Evangelical scholar Mark Noll admits this description fits Fundamentalism today. At the heart of Fundamentalism, Noll writes, is “a tendency toward a docetism in outlook and a gnosticism in method” (The Scandal of the Evangelical Mind, 123). The more radical Reformers, such as Zwingli, apparently spurred on by a hatred for the sacramental and sacerdotal order, insisted upon a symbolic meaning only.
Fundamentalism, historically and theologically, is also a stepchild of the Enlightenment. The desire during the nineteenth century to explain the Bible “scientifically” led to the use of methods of Scriptural interpretation that resulted in the rigid theology so evident in the writings of anti-Catholics today.
Salvation
Because Fundamentalists either ignore or misjudge the importance of the physical realm in spiritual matters, they often strongly object to how Catholics express the doctrine of salvation. This is reflected in the classical Protestant emphasis on “faith alone” (sola fide). Most Fundamentalist groups emphasize salvation is a finished work. It is acquired, they claim, through a once-for-all-time “acceptance” of Jesus Christ as “personal Lord and Savior.” Once again we see is a division between the spiritual and physical realms: You are saved by an act of purely mental assent (which is spiritual) and then perform good works (which are physical).
Since the Catholic Church has always insisted that good works, animated by grace, are necessary for one’s growth into salvation (cf. Phil. 2:12), anti-Catholics are convinced this is evidence of Catholic “apostasy.” Many point to Christ’s words on the cross: “It is finished.” “See!” they exclaim, “Christ’s salvific work is finished! We cannot add to it!”
But would they teach that Christ could have remained in the grave and our salvation would have still been guaranteed? And if our salvation were finished so that there was nothing left for us to do, why do we still need to “believe” and “ask Jesus into our hearts,” as the Fundamentalist’s own strategies insist?
The deeper issue is a failure to recognize that Christ’s salvific work, while culminating in his death and Resurrection, did not start at Golgotha. Rather, the entrance of the Word into time and space was the embodiment—literally—of salvation. The Word took on flesh because God desired to save the entire person: body and soul. This will be finally and fully realized in the resurrection of the body.

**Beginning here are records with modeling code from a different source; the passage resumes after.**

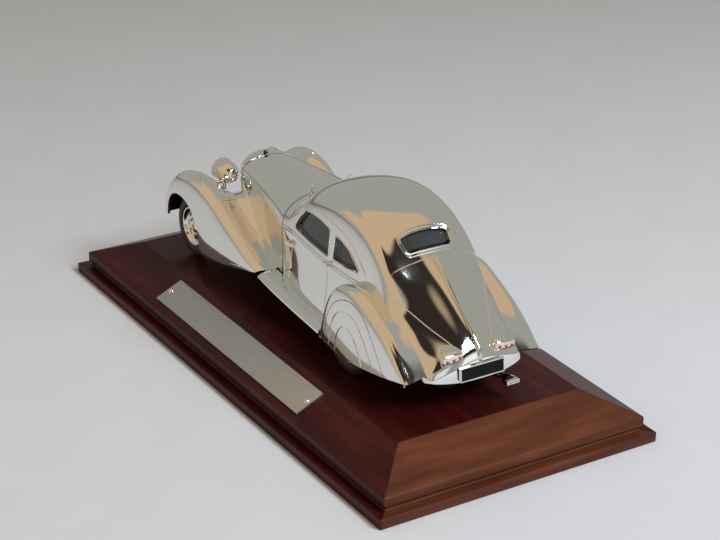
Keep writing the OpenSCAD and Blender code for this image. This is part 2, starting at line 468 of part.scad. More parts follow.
// Domed cap with its small nut, over the axle's end
module hub_cap() color(chrome) {
    translate([0, 0, 0.8]) rotate_extrude() intersection() {
        translate([0, -0.9]) circle(1.9);
        square([2, 2]);
    }
    translate([0, 0, 1.5]) cylinder(h = 0.6, r = 0.5);
}
module front_rim_left() at_wheel(front_axle_x, -1) rim();
module front_rim_right() at_wheel(front_axle_x, 1) rim();
module rear_rim_left() at_wheel(rear_axle_x, -1) rim();
module rear_rim_right() at_wheel(rear_axle_x, 1) rim();
module front_tyre_left() at_wheel(front_axle_x, -1) tyre();
module front_tyre_right() at_wheel(front_axle_x, 1) tyre();
module rear_tyre_left() at_wheel(rear_axle_x, -1) tyre();
module rear_tyre_right() at_wheel(rear_axle_x, 1) tyre();
module front_hub_caps() for (s = [-1, 1]) at_wheel(front_axle_x, s) hub_cap();
module rear_hub_caps() for (s = [-1, 1]) at_wheel(rear_axle_x, s) hub_cap();

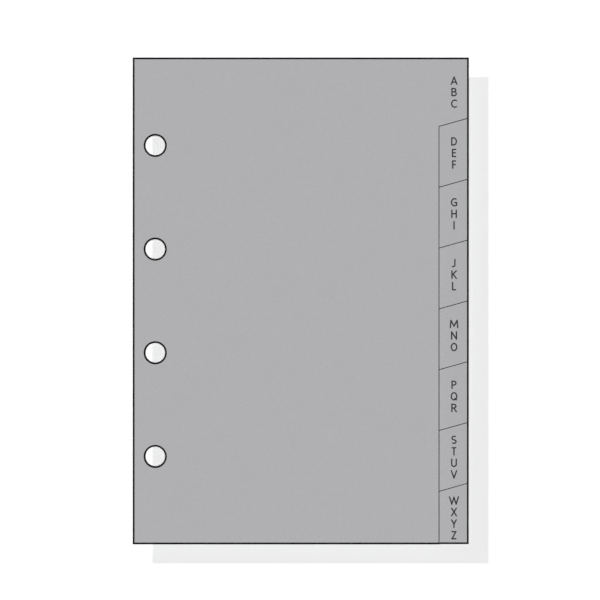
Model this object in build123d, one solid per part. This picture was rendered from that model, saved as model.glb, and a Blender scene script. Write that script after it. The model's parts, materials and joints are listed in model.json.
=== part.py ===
from build123d import *
import math
import os

# An A to Z index set for a ring binder: loose plastic leaves in one flat stack, each with a row of
# ring holes along its binding edge and an index tab along its other long edge. The tabs form a
# staircase, so every tab can be seen from the front.
#
# All sizes are in millimetres. The origin is the middle of the stack's footprint, on the surface that
# the stack lies on. +X points from the ring holes to the tabs, +Y to the head of the leaves and +Z out
# of the front leaf.

# The tabs, from the front leaf to the back leaf
tab_names = ["abc", "def", "ghi", "jkl", "mno", "pqr", "stuv", "wxyz"]

# The leaf
leaf_width = 71.8
leaf_height = 104.0
leaf_thickness = 0.4
air_gap = 0.1  # between one leaf and the next

# The index cut
tab_depth = 6.3  # how far a tab stands out past the cut-back edge of the leaves in front of it
tab_end_angle = 15.7  # degrees, the slant of a tab's lower end

# The ring holes
ring_hole_count = 4
ring_hole_diameter = 4.2
ring_hole_pitch = 22.15
ring_hole_inset = 4.8  # from the binding edge to the holes' centres

# Sizes worked out from those above
leaf_count = len(tab_names)
leaf_pitch = leaf_thickness + air_gap
tab_pitch = leaf_height / leaf_count
tab_end_rise = tab_depth * math.tan(math.radians(tab_end_angle))
binding_edge = -leaf_width / 2
tab_edge = leaf_width / 2
cut_back_edge = tab_edge - tab_depth
head = leaf_height / 2
foot = -leaf_height / 2


def leaf_outline(place):
    """The corners of a leaf, where place is 1 for the front leaf and leaf_count for the back one."""
    left_side = [(binding_edge, foot), (binding_edge, head)]
    if place == leaf_count:
        return left_side + [(tab_edge, head), (tab_edge, foot)]
    tab_end = head - place * tab_pitch
    tab = [(tab_edge, head), (tab_edge, tab_end), (cut_back_edge, tab_end - tab_end_rise)]
    return left_side + tab + [(cut_back_edge, foot)]


def leaf(place):
    """One leaf at its height in the stack, with its ring holes punched through."""
    sheet = make_face(Polyline(*leaf_outline(place), close=True))
    hole_column = Pos(binding_edge + ring_hole_inset, 0) * GridLocations(
        0, ring_hole_pitch, 1, ring_hole_count
    )
    holes = hole_column * Circle(ring_hole_diameter / 2)
    level = (leaf_count - place) * leaf_pitch
    return Pos(0, 0, level) * extrude(sheet - holes, leaf_thickness)


os.makedirs("parts", exist_ok=True)
for place, tab_name in enumerate(tab_names, start=1):
    node = "leaf_" + tab_name
    solid = leaf(place)
    solid.label = node
    export_step(solid, "parts/" + node + ".step")
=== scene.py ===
import json
import math

import bpy
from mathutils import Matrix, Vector
from mathutils.geometry import delaunay_2d_cdt


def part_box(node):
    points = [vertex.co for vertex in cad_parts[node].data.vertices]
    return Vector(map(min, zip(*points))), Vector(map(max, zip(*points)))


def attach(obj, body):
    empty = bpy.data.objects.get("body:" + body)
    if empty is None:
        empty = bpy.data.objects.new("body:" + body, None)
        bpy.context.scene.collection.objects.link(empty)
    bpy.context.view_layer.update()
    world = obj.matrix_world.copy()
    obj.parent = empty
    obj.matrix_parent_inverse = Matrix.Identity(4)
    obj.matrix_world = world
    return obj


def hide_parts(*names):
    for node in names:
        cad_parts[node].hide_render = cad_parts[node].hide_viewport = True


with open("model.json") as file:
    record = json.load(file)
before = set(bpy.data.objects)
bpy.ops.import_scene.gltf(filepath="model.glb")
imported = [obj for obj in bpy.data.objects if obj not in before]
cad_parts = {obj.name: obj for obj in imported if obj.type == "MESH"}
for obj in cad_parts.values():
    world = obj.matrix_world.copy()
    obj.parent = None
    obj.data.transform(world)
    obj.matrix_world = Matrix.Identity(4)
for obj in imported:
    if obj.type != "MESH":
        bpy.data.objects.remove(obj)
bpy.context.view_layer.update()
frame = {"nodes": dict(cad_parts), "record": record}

# The looks of an A to Z index set. Each leaf of the frame is a core with a film on each face, with a dark
# rim round each film, and print. The black of the rims is painted shade along the edges, steps and holes.
# Everything is in metres, in the frame's own axes: the ring holes are on the left (-X), the tabs on the
# right, the head of the leaves is at +Y and the front leaf is on top.

MM = 0.001
TINY = 0.01 * MM  # places of the CAD model nearer than this are the same

# The leaves, from the front one to the back one, and the letters printed on their tabs
LEAF_NODES = sorted(frame["nodes"])
RING_HOLES = [mount for mount in frame["record"]["mounts"] if mount["kind"] == "bore"]

# Print
PRINT_THICKNESS = 0.02 * MM  # above the film
PRINT_DEPTH = PRINT_THICKNESS * 1.25  # with what has soaked into the film
CAP_HEIGHT = 1.80 * MM
LINE_PITCH = 2.47 * MM
STROKE = 0.158  # the width of a stroke, in cap heights
LEVEL_SLOPE = 0.01  # a stroke that rises less than this is level
ON_THE_LINE = 0.001  # how near the base line or the cap line a stroke that reaches it ends, in cap heights

# A leaf is a core with a thin film on each face. Round the film is a rim, which the cutting rule presses
# down to the core in a round shoulder. Its black is painted shade along the leaf's edges, steps and holes.
CORE_THICKNESS = 0.31 * MM
OUTLINE_RIM = 0.39 * MM
STEP_RIM = 0.16 * MM
HOLE_RIM = 0.38 * MM
RIM_STEPS = 6
HOLE_CORNERS = 72
FACE_NAMES = {1: "front", -1: "back"}

# What fill makes of loops that lie inside others or cross them, and how near it merges points, in the
# unit of the loops
MERGED = 1
WITH_HOLES = 2
MERGE_NEAR = 1e-6

SAME_PLACE = 1e-4 * MM  # the step to which a mesh rounds places, to join its corners

# Colours, as linear values
FILM_GREY = (0.4585, 0.4585, 0.4705)
CORE_GREY = (0.45, 0.45, 0.46)
# Painted shade: the black of the rims stands in for the shade along the cut edges, the steps and the holes
EDGE_SHADE_BLACK = (0.0095, 0.0095, 0.0095)
INK = (0.036, 0.036, 0.036)


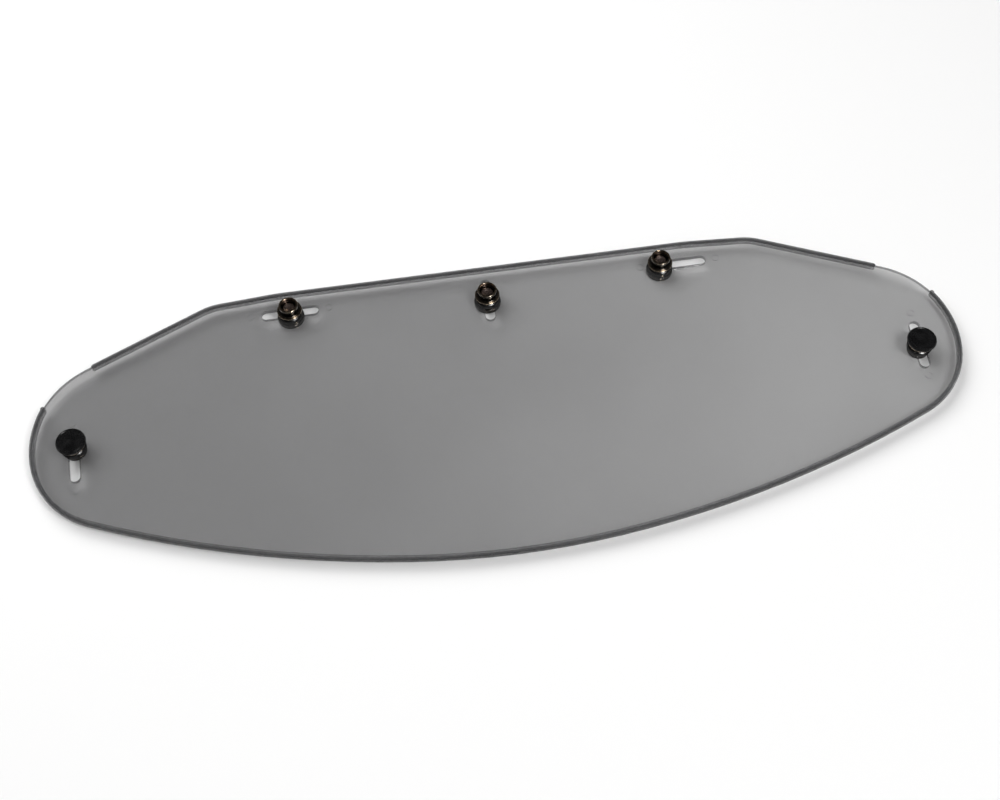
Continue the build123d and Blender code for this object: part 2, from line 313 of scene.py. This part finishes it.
def room():
    """Soft light from all sides, dimmer in mirrored views; the camera sees a white backdrop."""
    world = bpy.data.worlds.new("room")
    bpy.context.scene.world = world
    world.use_nodes = True
    tree = world.node_tree
    tree.nodes.clear()
    backgrounds = {}
    for use, colour, strength in (
        ("lit", room_light, room_strength),
        ("mirrored", room_light, mirrored_strength),
        ("seen", backdrop_white, 1.0),
    ):
        node = tree.nodes.new("ShaderNodeBackground")
        node.inputs["Color"].default_value = colour
        node.inputs["Strength"].default_value = strength
        backgrounds[use] = node.outputs[0]
    path = tree.nodes.new("ShaderNodeLightPath")
    glossy = tree.nodes.new("ShaderNodeMixShader")
    tree.links.new(path.outputs["Is Glossy Ray"], glossy.inputs[0])
    tree.links.new(backgrounds["lit"], glossy.inputs[1])
    tree.links.new(backgrounds["mirrored"], glossy.inputs[2])
    direct = tree.nodes.new("ShaderNodeMixShader")
    tree.links.new(path.outputs["Is Camera Ray"], direct.inputs[0])
    tree.links.new(glossy.outputs[0], direct.inputs[1])
    tree.links.new(backgrounds["seen"], direct.inputs[2])
    output = tree.nodes.new("ShaderNodeOutputWorld")
    tree.links.new(direct.outputs[0], output.inputs["Surface"])


def side(a, e):
    """Direction towards azimuth a, from the front at 0, and elevation e, both in radians."""
    return Vector((math.sin(a) * math.cos(e), -math.cos(a) * math.cos(e), math.sin(e)))


def softbox(name, place, size, power, lights=True, mirrored=True):
    """Rectangular lamp turned towards the object, for matt surfaces, for gloss or for both."""
    azimuth, elevation, distance = place
    lamp = bpy.data.lights.new(name, "AREA")
    lamp.shape = "RECTANGLE"
    lamp.size, lamp.size_y = size
    lamp.energy = power
    holder = bpy.data.objects.new(name, lamp)
    holder.location = centre + side(math.radians(azimuth), math.radians(elevation)) * distance
    holder.rotation_euler = (centre - holder.location).to_track_quat("-Z", "Y").to_euler()
    holder.visible_diffuse = lights
    holder.visible_glossy = mirrored
    bpy.context.scene.collection.objects.link(holder)


def camera():
    """Camera turned to its target and tilted about its line of sight."""
    back = side(camera_azimuth, camera_elevation)
    right = (-back).cross(Vector((0, 0, 1))).normalized()
    up = right.cross(-back)
    tilted_right = right * math.cos(camera_roll) + up * math.sin(camera_roll)
    tilted_up = up * math.cos(camera_roll) - right * math.sin(camera_roll)
    data = bpy.data.cameras.new("camera")
    data.lens = camera_lens
    data.sensor_width = camera_sensor
    data.clip_start = 0.01
    holder = bpy.data.objects.new("camera", data)
    turn = Matrix((tilted_right, tilted_up, back)).transposed().to_4x4()
    holder.matrix_world = Matrix.Translation(camera_target + back * camera_distance) @ turn
    bpy.context.scene.collection.objects.link(holder)
    bpy.context.scene.camera = holder


studio_floor()
room()
softbox("key", key_place, key_size, key_power)
softbox("sparkle", sparkle_place, sparkle_size, sparkle_power, lights=False)
softbox("back_light", back_place, back_size, back_power, mirrored=False)
camera()
bpy.context.scene.view_settings.view_transform = "Standard"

Yet it appears many Fundamentalists forget the person is more than just a soul and end up with the same neo-Gnostic perspective evident in their criticism of the Eucharist. And there is no doubt the two are related. If the body is secondary, even non-essential, the idea of eating Christ in what appears to be bread and wine becomes even more absurd. But if it is understood that the body expresses the interior reality of a person, then our physical existence takes on a sacred and substantial meaning.
Christ taught that good works are not only the result of being saved, but signify actual growth in charity, the virtue without which we cannot enter heaven. This is shown in the parable of the goats and the sheep (Matt. 25:32ff). The words of Christ show us how closely bound are acts of charity with our salvation: “Then he will answer them, ‘Truly, I say to you, as you did it not to one of the least of these, you did it not to me.’ And they will go away into eternal punishment, but the righteous into eternal life” (Matt. 25:45–46). Paul described the same reality, writing that it is “faith working through love” (Gal. 5:6) that will dictate where we spend eternity. The Incarnation shows us that salvation comes to where people are, in all their physical and spiritual despair, bringing them healing and hope that can be made evident to their senses through the sacraments and Church.
As someone who was raised in the Fundamentalist belief system, I would describe it as a worldview that gives lip service to major elements of the Christian faith but will not—or perhaps cannot—consider the awesome implications of those truths. As Thomas Howard indicates, there is such a fear of idolatry that true worship suffers; such a distrust of the human mind that theological examination is spurned; such a discomfort with the body that one’s humanity is stifled; such a dislike of the mystical that mystery withers and dies.
At the heart of this perspective is an inability to contemplate many implications of the Incarnation: what is means that God would enter history, would grow as a man, would eat, drink and sleep, and would finally, in horrific fashion, die. The Fundamentalists’ bias keeps them from seeing more fully what the Resurrection means for the Christian and how the promise of a glorified body points to the beauty and value of the body in the eyes of God. The Catechism teaches us that “Christ enables us to live in him all that he himself lived, and he lives it in us. ‘By his Incarnation, he, the Son of God, has in a certain way united himself with each man’” (CCC 521).
This beautiful truth of God’s union with us by his becoming flesh is something that we Catholics need to be able to explain to anti-Catholics. We must seek to demonstrate that there is a wider and deeper meaning to the Incarnation: the calling of man by the God-man to “become partakers of the divine nature” (2 Peter 1:4).